* _Your task_:
What is the number of lines holding the word "Blender"? Give that number alone.

* _Exercise inputs_:
◆ ◆ ◆ ◆ ◆ ◆ ◆

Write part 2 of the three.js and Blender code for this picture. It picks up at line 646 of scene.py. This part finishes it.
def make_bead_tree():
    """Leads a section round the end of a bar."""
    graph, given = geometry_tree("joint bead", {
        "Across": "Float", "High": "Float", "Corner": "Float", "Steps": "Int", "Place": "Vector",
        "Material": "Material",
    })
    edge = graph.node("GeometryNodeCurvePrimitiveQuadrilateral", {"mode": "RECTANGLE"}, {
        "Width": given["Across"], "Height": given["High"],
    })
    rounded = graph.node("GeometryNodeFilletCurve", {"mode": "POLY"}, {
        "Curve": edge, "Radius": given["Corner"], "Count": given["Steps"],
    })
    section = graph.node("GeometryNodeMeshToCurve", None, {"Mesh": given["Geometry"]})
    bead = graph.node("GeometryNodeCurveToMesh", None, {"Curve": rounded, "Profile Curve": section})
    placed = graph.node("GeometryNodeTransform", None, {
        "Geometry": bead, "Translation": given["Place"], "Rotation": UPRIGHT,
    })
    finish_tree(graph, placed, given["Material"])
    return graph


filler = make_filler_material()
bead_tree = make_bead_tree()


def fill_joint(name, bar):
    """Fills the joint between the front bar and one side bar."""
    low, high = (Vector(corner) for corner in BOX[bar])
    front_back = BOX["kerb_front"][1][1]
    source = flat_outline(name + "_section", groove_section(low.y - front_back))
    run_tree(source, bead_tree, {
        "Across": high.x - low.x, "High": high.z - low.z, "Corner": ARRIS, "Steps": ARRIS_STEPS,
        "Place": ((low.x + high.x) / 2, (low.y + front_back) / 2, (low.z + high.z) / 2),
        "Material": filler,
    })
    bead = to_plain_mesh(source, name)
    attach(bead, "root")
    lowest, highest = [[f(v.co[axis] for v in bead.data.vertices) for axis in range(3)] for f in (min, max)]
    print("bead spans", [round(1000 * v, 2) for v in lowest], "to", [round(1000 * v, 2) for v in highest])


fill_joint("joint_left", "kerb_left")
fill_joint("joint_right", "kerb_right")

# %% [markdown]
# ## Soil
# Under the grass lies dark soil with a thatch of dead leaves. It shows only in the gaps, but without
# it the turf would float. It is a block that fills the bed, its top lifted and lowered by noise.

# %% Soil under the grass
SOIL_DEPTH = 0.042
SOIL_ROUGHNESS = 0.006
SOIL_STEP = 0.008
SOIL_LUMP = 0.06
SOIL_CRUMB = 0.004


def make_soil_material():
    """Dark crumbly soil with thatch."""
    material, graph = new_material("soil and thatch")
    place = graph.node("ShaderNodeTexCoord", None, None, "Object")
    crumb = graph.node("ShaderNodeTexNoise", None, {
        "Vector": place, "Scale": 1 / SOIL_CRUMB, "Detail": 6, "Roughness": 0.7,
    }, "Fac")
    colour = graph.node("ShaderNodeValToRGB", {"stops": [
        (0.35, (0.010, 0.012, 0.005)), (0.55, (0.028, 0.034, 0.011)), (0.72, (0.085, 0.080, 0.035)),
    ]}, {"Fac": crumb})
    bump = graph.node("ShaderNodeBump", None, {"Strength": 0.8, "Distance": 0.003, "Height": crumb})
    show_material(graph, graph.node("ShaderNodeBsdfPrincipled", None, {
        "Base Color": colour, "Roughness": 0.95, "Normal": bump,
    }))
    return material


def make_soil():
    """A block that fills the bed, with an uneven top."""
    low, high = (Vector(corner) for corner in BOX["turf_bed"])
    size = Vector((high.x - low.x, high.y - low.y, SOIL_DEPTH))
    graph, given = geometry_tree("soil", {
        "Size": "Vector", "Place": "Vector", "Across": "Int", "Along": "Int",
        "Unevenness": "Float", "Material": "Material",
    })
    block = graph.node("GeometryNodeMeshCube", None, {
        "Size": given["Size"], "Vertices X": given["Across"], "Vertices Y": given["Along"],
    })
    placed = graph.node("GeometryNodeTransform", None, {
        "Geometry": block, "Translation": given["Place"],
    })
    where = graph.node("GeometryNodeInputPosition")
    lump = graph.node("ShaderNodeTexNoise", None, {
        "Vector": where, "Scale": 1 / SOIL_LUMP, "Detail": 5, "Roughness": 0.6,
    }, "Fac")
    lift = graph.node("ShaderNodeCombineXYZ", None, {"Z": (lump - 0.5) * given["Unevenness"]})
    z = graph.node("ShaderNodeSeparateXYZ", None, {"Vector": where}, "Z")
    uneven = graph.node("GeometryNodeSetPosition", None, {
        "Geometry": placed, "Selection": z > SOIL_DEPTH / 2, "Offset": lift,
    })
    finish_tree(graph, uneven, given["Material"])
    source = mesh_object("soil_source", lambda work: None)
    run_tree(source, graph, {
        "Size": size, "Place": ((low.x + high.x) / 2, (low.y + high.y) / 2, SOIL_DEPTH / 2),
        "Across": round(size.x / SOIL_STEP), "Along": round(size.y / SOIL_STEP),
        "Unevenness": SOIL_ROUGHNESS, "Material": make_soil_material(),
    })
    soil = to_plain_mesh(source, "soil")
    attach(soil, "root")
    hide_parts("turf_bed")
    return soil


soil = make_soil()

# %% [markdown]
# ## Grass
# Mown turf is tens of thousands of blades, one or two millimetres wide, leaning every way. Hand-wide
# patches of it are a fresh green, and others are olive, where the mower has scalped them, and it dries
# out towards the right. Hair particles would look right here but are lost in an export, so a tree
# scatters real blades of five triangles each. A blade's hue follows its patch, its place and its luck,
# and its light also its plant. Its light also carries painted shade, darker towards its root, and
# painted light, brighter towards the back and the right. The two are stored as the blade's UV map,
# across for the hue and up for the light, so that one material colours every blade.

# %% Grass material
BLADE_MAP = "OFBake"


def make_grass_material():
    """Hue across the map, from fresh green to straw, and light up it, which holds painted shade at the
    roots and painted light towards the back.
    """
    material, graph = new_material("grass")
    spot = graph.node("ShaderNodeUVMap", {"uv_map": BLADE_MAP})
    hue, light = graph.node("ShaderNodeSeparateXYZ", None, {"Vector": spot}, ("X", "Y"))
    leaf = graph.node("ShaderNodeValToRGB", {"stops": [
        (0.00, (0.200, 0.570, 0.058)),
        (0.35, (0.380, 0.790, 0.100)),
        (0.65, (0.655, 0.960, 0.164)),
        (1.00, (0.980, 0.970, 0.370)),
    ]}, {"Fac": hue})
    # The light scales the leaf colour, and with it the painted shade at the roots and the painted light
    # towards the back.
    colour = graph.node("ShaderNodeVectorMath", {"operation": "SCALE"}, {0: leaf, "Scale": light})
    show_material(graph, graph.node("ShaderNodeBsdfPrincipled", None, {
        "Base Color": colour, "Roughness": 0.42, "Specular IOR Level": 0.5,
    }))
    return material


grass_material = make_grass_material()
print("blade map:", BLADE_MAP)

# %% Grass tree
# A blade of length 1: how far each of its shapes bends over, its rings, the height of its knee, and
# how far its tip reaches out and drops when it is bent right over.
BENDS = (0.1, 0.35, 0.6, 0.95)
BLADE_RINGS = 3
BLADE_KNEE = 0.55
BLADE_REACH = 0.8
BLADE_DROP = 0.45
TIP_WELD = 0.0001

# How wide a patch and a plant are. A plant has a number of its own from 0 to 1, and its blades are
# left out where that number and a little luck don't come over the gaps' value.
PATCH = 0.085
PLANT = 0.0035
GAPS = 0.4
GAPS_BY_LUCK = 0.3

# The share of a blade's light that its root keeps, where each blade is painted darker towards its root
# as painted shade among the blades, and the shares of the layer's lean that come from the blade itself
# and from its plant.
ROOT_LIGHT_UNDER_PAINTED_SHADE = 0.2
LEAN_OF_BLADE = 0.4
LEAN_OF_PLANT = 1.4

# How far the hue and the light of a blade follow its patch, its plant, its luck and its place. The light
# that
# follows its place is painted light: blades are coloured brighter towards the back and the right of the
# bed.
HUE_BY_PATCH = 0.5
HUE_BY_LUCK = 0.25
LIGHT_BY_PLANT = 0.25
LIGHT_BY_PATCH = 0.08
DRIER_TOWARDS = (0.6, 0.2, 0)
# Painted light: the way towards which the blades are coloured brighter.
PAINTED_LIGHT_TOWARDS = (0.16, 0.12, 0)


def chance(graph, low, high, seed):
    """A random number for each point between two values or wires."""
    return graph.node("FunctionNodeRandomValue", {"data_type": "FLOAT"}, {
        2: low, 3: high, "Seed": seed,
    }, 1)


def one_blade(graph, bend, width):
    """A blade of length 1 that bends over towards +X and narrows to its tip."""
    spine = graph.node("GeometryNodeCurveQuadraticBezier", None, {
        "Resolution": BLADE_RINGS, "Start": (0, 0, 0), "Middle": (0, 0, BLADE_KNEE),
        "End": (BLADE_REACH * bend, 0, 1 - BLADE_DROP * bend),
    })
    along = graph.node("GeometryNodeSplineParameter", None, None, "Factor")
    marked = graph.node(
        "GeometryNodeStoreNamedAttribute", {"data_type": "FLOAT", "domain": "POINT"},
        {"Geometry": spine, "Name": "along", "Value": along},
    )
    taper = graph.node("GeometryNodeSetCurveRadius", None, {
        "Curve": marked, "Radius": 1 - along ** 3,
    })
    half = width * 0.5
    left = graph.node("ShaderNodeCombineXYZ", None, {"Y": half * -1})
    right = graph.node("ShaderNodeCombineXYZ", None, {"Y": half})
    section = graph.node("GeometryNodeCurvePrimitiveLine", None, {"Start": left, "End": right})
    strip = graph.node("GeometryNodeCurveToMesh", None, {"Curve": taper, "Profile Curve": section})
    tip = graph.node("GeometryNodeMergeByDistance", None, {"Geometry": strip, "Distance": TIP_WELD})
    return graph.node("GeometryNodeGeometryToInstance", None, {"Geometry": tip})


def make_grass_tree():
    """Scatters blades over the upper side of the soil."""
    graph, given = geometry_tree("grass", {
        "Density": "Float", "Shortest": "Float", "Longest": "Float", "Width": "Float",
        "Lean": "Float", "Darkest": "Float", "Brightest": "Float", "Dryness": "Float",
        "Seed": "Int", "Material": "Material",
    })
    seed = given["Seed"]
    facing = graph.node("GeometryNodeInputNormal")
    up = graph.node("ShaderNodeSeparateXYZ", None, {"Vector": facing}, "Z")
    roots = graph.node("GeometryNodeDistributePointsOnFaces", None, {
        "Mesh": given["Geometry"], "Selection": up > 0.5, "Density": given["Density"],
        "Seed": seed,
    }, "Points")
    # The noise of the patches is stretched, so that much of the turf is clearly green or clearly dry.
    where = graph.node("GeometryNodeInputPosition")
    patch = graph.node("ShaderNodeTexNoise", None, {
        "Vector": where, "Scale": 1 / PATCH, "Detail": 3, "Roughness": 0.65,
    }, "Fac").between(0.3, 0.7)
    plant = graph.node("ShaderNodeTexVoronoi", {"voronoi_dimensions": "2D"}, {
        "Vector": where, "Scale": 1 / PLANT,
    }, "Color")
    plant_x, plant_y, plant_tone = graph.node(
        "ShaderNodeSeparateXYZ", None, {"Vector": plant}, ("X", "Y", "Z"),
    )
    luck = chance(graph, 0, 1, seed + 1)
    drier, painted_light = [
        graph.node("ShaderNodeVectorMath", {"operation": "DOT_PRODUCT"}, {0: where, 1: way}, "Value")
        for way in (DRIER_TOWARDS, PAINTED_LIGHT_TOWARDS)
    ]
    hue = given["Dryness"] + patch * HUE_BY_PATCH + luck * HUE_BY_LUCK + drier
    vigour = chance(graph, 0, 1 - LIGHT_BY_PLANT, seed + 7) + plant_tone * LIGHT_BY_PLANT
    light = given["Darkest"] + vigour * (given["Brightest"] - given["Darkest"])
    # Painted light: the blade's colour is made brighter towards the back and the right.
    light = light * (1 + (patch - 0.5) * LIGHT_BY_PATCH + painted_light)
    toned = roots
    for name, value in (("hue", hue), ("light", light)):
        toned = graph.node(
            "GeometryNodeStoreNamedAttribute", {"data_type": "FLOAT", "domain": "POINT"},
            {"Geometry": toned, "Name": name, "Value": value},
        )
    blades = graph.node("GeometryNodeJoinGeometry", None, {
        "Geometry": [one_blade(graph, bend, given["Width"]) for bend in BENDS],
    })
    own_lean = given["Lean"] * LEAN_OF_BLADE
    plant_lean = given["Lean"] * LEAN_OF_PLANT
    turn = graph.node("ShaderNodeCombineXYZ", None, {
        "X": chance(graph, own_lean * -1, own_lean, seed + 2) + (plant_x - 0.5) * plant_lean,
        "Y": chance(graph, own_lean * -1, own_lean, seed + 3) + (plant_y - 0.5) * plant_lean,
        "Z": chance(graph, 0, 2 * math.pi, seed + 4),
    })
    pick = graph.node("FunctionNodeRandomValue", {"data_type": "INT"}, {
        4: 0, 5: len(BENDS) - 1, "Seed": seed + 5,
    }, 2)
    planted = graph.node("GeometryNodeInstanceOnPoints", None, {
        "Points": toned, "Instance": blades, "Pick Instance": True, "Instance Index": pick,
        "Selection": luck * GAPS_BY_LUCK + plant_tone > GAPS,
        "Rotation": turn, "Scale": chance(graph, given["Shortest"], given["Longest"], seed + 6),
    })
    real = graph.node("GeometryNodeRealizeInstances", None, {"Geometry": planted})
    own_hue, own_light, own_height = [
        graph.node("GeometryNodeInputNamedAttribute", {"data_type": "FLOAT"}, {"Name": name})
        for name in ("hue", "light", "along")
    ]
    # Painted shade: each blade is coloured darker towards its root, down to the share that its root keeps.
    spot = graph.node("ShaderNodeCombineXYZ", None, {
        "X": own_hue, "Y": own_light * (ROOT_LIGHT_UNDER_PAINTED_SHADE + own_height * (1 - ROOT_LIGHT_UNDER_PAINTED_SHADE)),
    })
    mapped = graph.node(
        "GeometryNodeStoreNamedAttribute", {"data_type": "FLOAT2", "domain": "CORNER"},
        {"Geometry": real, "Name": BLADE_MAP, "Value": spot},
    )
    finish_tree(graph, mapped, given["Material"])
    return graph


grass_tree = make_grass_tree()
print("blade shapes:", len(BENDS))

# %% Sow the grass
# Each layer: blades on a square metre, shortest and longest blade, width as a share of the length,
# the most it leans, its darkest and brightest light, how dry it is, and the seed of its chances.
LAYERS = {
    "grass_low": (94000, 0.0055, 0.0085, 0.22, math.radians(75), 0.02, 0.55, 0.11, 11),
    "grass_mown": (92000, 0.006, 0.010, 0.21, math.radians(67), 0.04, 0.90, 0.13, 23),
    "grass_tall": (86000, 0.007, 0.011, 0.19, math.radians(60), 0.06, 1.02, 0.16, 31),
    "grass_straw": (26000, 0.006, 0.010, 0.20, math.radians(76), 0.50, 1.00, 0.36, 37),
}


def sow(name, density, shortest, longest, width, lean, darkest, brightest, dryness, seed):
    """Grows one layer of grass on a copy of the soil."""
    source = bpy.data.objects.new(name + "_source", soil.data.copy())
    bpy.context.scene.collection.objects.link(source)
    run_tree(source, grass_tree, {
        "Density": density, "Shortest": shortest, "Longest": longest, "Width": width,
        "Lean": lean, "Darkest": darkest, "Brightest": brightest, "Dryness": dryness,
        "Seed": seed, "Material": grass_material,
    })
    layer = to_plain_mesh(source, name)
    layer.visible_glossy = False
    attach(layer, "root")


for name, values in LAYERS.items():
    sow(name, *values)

◆ ◆ ◆ ◆ ◆ ◆ ◆

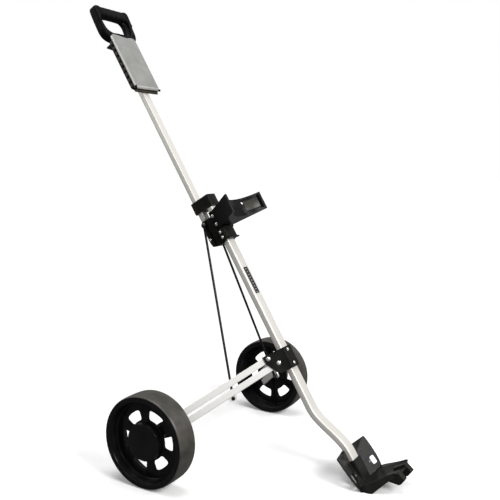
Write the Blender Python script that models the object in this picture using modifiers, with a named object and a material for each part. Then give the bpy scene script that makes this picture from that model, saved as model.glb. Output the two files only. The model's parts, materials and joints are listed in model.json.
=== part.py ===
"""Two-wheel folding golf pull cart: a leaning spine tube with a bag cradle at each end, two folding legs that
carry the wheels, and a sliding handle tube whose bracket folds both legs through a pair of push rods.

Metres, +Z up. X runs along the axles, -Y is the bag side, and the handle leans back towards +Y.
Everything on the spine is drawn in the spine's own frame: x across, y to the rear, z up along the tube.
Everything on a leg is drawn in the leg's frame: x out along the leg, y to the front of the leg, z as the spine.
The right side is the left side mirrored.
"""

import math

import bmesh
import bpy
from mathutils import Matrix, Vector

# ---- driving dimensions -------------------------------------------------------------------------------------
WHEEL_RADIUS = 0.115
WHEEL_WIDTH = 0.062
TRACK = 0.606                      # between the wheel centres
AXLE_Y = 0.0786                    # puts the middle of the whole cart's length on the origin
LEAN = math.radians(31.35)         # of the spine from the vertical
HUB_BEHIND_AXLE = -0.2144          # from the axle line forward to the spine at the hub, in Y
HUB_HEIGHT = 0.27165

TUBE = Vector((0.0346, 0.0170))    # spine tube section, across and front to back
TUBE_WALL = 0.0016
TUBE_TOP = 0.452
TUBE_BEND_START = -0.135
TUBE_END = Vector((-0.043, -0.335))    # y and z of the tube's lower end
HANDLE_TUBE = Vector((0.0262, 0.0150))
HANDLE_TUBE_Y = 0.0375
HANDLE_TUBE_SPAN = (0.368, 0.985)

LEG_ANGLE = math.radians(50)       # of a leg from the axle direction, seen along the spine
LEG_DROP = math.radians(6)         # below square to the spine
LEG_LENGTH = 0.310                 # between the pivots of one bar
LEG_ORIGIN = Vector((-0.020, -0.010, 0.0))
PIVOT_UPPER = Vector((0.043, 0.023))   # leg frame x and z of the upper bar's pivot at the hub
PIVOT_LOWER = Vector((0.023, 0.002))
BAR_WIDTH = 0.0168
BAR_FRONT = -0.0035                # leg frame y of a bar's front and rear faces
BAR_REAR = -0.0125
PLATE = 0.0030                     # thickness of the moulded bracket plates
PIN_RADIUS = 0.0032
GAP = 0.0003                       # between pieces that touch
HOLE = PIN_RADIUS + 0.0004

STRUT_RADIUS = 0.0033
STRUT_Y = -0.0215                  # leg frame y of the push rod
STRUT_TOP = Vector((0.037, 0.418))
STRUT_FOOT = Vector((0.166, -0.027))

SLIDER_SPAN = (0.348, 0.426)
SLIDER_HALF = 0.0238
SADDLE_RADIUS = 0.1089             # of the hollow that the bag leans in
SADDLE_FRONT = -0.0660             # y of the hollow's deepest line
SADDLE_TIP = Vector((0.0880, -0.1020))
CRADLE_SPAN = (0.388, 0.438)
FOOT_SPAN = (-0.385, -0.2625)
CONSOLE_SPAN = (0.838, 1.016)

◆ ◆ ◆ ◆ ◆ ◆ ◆

* _Result_:
2